Ibn Tufayl (m. 1185), esprit universel - philosophe, médecin, mathématicien, astronome ou encore vizir - est l'une des figures importants de l'al-Andalus du 12éme siècle, disciple d'Ibn Bajjah - et son "Régime du solitaire" - et maître d'Ibn Rushd, mieux connu sous le nom d'Averroès en Occident, et à qui il a recommandé d'écrire des commentaires sur l'oeuvre aristotélicienne, ce qui a fait sa renommée en Occident - dans sa préface, nous devinons pourquoi Ibn Tufayl aurait demandé pareille entreprise, car il critiquait la vision avicenienne (de qui il se réclame, toutefois) du Stagirite, ce que combattra, non pas sans coïncidence, Ibn Rushd plus tard. Il exprime aussi des critiques d'al Farabi ou d'al Ghazali, autres monuments intellectuels de l'Islam classique.

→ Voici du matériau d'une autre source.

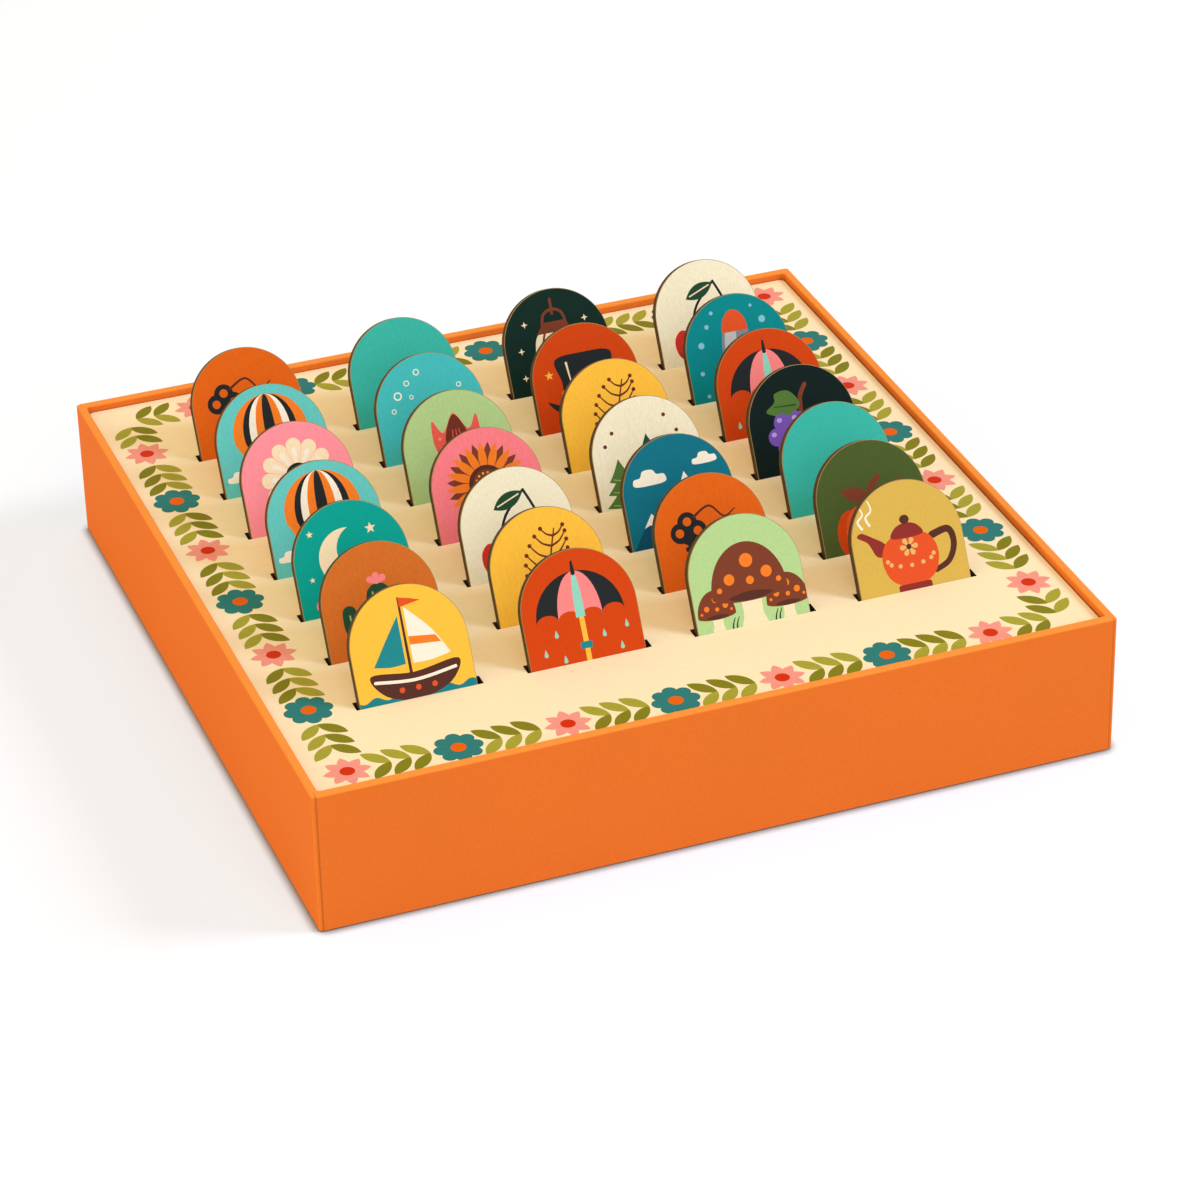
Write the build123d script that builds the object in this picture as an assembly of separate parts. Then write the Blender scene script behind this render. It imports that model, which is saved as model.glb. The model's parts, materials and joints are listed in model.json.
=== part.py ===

Le récit en lui-même nous raconte l'histoire de Hayy ibn Yaqzan ("Le Vivant, fils de l'Éveillé), qui est soit le fruit d'un amour déchiré (soeur d'un roi cajolant sans sa permission...) ou alors un produit par génération spontanée (problématique pour le monothéisme et son Dieu "créateur" !) - peu importe - qui naît dans une île prés de l'Inde, "sous l'équateur" - on considère généralement que c'est le Sri Lanka actuel. Élevé par une gazelle dans un endroit sans humanoïde, il fait son éducation ; il apprend sa relation avec son corps, et surtout, celui des autres, en l'occurrence les animaux - jusqu'à l'âge de sept ans, il apprend les expériences sensibles, mais soudan la mort bouscule ; la mère-gazelle meurt, et il est amené à explorer la question de la finalité du corps. Finalement, il sera arrivé à l'existence d'une part subtile qui unifie les fonctions corporelles, et qui les transcende : l'âme.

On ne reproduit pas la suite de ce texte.